The projected growth in unpaid bills is not surprising in light of the decrease in income tax rates that took effect midway through FY2015 and the State’s hefty contributions to its dramatically underfunded pension funds. State officials closed the budget gap in FY2015 mainly by using budgetary gimmicks and one-time revenue sources.

It will also make it difficult to address the bill backlog. According to the most recent report of the Governor’s Office of Management and Budget, the state had made respectable progress, lowering it from a high of $9.4 billion in December of 2012 to a low of $3.5 billion in July of 2015.

There were peaks and valleys in between, but the trend was good. “We steadily began to pay it down due to the tax increase,” Kass says. “Bills are shooting up again because of the lack of revenue. The backlog has since climbed to $6.6 billion in December of 2015.
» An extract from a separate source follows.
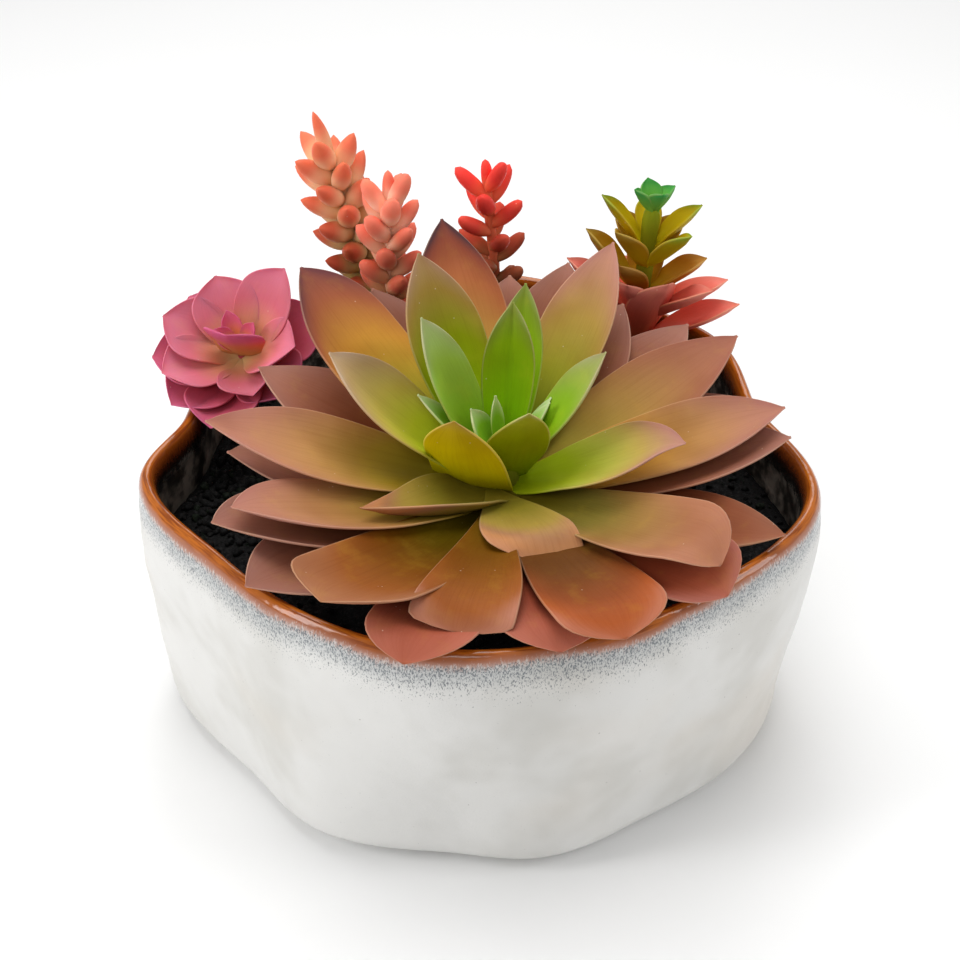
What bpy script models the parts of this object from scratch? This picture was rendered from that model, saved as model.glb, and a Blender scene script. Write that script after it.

The potential savings from structural reform in the absence of the state’s brief tax hike are also put in stark relief by the lack of a budget, as it is forced into a default state of austerity. While “just” raising taxes again is an unlikely scenario, both fiscally and politically, the current state of affairs lays bare just what the state would have to do without at its old level of taxation as it waits for the benefits of lower taxes to begin.

“We’re on track to spend $2 billion more this year than we take in, with no money for higher education and $1.5 billion less for human services,” Kass says. “We’re on autopilot, and our budget exceeds our revenues.”